------ DATA LINES ------

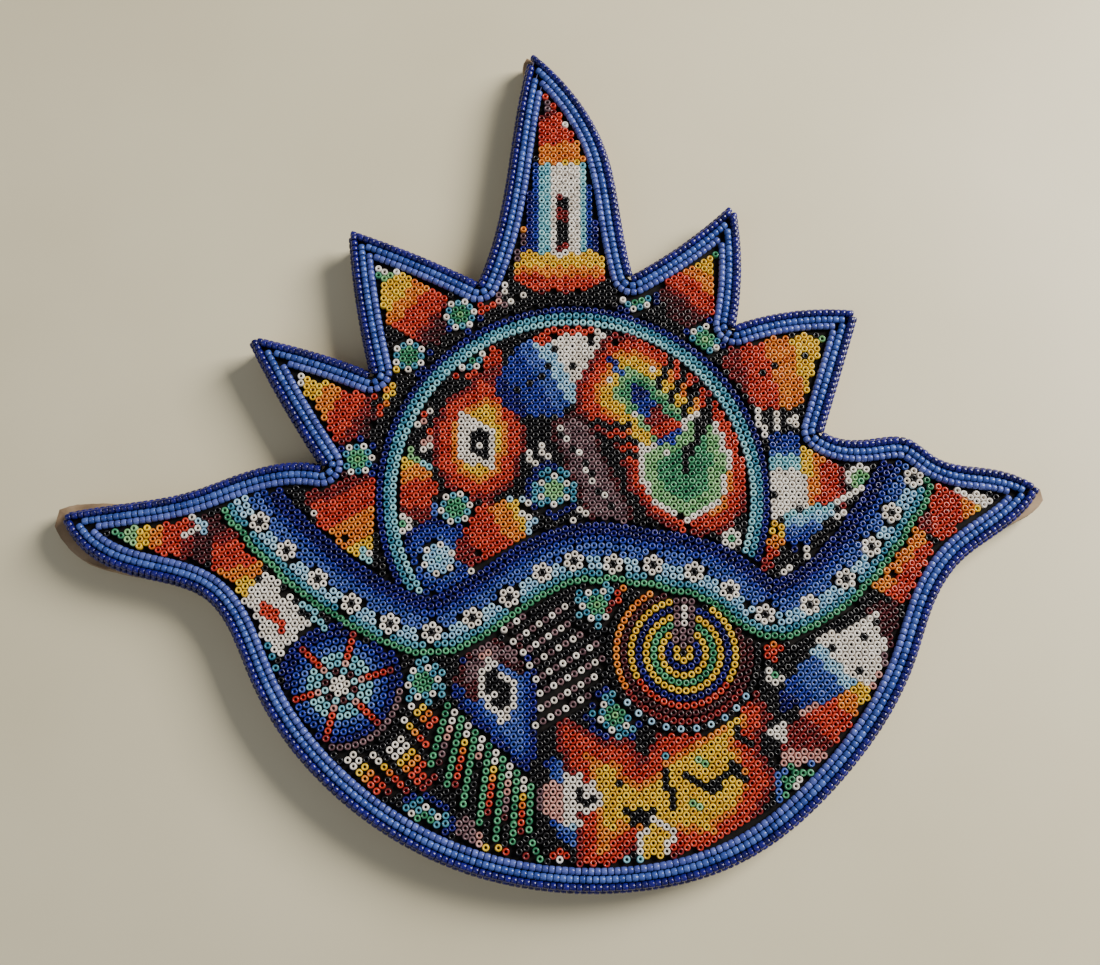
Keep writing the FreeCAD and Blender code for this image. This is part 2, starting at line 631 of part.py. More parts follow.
def paint_rainbow_beast(tray, area):
    beast = [(9, 44), (18, 44.5), (27, 40), (37, 28), (44, 19), (46, 6), (44, -4), (37, -9),
             (27.5, -10.5),
             (20, -5), (14, 3), (12.5, 11), (3, 21), (0, 26), (2, 33)]
    paint_nested(tray, area, beast, ["dark_red", "red", "red", "orange", "yellow", "yellow",
                                     "light_green",
                                     "green"])
    body = [(17.5, 14), (22, 16), (27, 19), (33, 24), (38, 20), (41, 10), (38, -2), (29, -6), (20.5, -2),
            (16.5, 6)]
    paint_nested(tray, area, body, ["white", "light_green", "light_green", "green"])
    paint_patch(tray, area, [(14.5, 29), (17, 31), (28, 19), (26, 14), (22, 15)],
                ["navy", "royal", "dark_red", "red", "royal"], (16, 29), (27, 14))
    for k in range(4):
        x, y = 27 + 3.1 * k, 38.5 - 3.9 * k
        paint_line(tray, area, [(x, y), (x - 4.5, y - 8)], ["black"])
    for k in range(3):
        y = 20 - 4 * k
        paint_line(tray, area, [(3.5 + 4 * k, y), (15 + k, y - 1)], ["black"])
    paint_line(tray, area, [(36, 26), (34, 18), (30, 14), (28.6, 7)], ["black"])
    paint_line(tray, area, [(9.9, 37.7), (13.2, 32.8)], ["navy", "blue"])
    paint_dots(tray, area, "white", [(10, 32), (20, 34.5), (16, 22), (24, 12)])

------

> [PROBLEM STATEMENT] Copy out each line exactly.

> [RESPONSE BELOW]
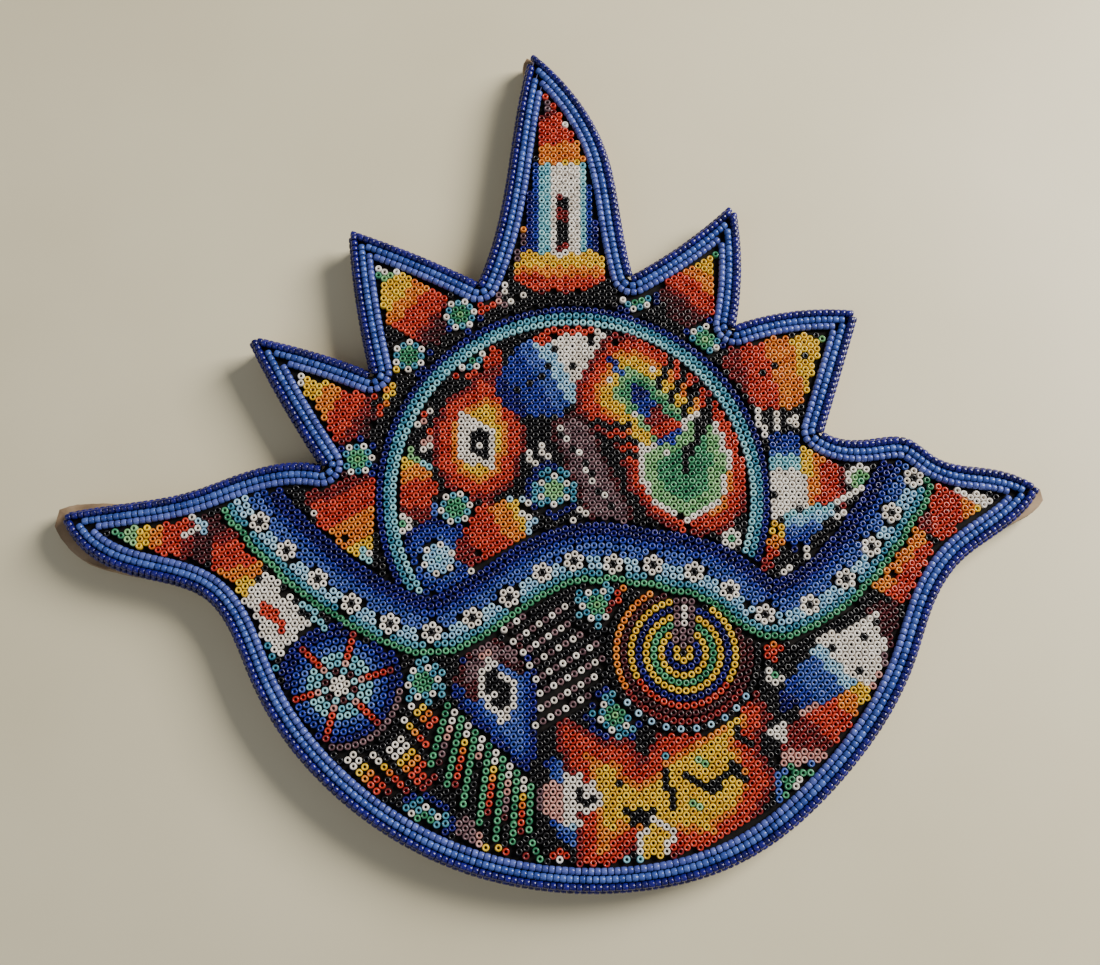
Keep writing the FreeCAD and Blender code for this image. This is part 2, starting at line 631 of part.py. More parts follow.
def paint_rainbow_beast(tray, area):
    beast = [(9, 44), (18, 44.5), (27, 40), (37, 28), (44, 19), (46, 6), (44, -4), (37, -9),
             (27.5, -10.5),
             (20, -5), (14, 3), (12.5, 11), (3, 21), (0, 26), (2, 33)]
    paint_nested(tray, area, beast, ["dark_red", "red", "red", "orange", "yellow", "yellow",
                                     "light_green",
                                     "green"])
    body = [(17.5, 14), (22, 16), (27, 19), (33, 24), (38, 20), (41, 10), (38, -2), (29, -6), (20.5, -2),
            (16.5, 6)]
    paint_nested(tray, area, body, ["white", "light_green", "light_green", "green"])
    paint_patch(tray, area, [(14.5, 29), (17, 31), (28, 19), (26, 14), (22, 15)],
                ["navy", "royal", "dark_red", "red", "royal"], (16, 29), (27, 14))
    for k in range(4):
        x, y = 27 + 3.1 * k, 38.5 - 3.9 * k
        paint_line(tray, area, [(x, y), (x - 4.5, y - 8)], ["black"])
    for k in range(3):
        y = 20 - 4 * k
        paint_line(tray, area, [(3.5 + 4 * k, y), (15 + k, y - 1)], ["black"])
    paint_line(tray, area, [(36, 26), (34, 18), (30, 14), (28.6, 7)], ["black"])
    paint_line(tray, area, [(9.9, 37.7), (13.2, 32.8)], ["navy", "blue"])
    paint_dots(tray, area, "white", [(10, 32), (20, 34.5), (16, 22), (24, 12)])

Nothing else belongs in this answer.